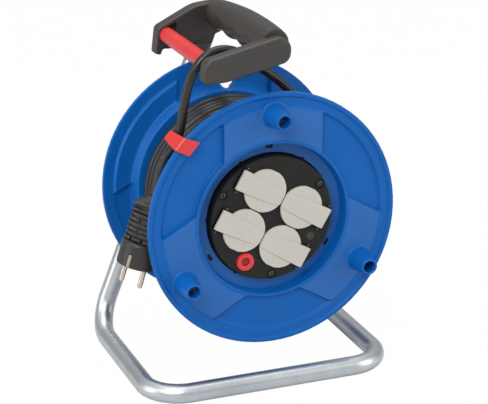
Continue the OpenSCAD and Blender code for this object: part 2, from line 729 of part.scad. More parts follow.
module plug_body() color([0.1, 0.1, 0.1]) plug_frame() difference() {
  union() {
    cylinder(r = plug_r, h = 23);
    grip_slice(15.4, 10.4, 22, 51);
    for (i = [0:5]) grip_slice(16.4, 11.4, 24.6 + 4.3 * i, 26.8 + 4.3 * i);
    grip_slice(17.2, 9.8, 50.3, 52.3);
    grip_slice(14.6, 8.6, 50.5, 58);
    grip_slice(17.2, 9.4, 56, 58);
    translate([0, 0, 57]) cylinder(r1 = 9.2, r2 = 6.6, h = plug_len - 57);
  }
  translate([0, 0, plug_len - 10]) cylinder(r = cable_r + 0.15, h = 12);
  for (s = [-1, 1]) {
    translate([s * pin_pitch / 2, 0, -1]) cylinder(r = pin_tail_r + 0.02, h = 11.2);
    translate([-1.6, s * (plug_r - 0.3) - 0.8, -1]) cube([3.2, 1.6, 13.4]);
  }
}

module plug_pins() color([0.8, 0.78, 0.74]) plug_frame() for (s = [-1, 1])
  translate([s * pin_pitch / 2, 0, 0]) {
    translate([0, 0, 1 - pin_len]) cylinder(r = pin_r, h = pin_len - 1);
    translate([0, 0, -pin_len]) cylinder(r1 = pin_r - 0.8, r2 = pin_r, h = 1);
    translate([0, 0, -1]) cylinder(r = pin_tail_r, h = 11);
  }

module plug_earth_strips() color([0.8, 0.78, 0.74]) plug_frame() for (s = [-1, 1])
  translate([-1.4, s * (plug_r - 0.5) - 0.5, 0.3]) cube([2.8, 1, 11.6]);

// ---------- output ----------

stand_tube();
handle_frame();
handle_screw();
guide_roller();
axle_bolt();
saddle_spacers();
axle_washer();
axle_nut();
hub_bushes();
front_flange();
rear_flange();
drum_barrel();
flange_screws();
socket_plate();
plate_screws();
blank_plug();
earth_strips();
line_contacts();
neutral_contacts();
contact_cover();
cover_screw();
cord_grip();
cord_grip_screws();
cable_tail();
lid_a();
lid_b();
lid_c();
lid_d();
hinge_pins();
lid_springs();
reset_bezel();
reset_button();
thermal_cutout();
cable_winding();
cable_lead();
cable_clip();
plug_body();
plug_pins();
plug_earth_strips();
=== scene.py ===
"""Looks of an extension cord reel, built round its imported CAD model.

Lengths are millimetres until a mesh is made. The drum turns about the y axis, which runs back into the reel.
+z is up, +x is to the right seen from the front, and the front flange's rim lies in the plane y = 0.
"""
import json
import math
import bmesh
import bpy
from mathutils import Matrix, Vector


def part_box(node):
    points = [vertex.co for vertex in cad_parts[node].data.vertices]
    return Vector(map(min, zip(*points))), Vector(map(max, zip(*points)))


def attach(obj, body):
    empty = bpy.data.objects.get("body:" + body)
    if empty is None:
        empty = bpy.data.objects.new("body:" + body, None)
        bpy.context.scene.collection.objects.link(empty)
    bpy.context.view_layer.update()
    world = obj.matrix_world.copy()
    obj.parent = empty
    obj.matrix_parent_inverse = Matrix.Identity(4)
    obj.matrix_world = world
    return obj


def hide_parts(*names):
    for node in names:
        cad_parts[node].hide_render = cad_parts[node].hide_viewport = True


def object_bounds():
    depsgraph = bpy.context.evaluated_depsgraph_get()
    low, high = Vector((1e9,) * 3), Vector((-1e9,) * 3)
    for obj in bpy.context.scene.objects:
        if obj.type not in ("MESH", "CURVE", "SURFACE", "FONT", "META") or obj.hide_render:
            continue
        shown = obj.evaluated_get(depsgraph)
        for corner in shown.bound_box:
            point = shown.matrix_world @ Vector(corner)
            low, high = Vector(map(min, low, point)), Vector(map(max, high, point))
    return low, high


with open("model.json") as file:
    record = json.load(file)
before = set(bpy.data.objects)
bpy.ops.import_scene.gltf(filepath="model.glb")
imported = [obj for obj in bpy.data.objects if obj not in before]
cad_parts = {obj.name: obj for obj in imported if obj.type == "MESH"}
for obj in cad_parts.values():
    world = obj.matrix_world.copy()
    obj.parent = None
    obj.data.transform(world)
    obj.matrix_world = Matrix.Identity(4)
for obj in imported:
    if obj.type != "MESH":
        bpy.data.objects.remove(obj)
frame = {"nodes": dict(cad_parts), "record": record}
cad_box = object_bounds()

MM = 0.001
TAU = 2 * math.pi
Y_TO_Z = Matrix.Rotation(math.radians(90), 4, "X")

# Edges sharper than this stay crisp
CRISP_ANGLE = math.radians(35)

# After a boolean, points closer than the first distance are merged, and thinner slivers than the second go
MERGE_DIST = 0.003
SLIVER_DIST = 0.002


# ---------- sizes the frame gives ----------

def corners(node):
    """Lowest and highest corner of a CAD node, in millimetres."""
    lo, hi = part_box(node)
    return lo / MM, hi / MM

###

Please return, exactly as they appear, the lines starting at the one that contains "stand_tube();" and ending at the one that contains "points = [vertex.co".

stand_tube();
handle_frame();
handle_screw();
guide_roller();
axle_bolt();
saddle_spacers();
axle_washer();
axle_nut();
hub_bushes();
front_flange();
rear_flange();
drum_barrel();
flange_screws();
socket_plate();
plate_screws();
blank_plug();
earth_strips();
line_contacts();
neutral_contacts();
contact_cover();
cover_screw();
cord_grip();
cord_grip_screws();
cable_tail();
lid_a();
lid_b();
lid_c();
lid_d();
hinge_pins();
lid_springs();
reset_bezel();
reset_button();
thermal_cutout();
cable_winding();
cable_lead();
cable_clip();
plug_body();
plug_pins();
plug_earth_strips();
=== scene.py ===
"""Looks of an extension cord reel, built round its imported CAD model.

Lengths are millimetres until a mesh is made. The drum turns about the y axis, which runs back into the reel.
+z is up, +x is to the right seen from the front, and the front flange's rim lies in the plane y = 0.
"""
import json
import math
import bmesh
import bpy
from mathutils import Matrix, Vector


def part_box(node):
    points = [vertex.co for vertex in cad_parts[node].data.vertices]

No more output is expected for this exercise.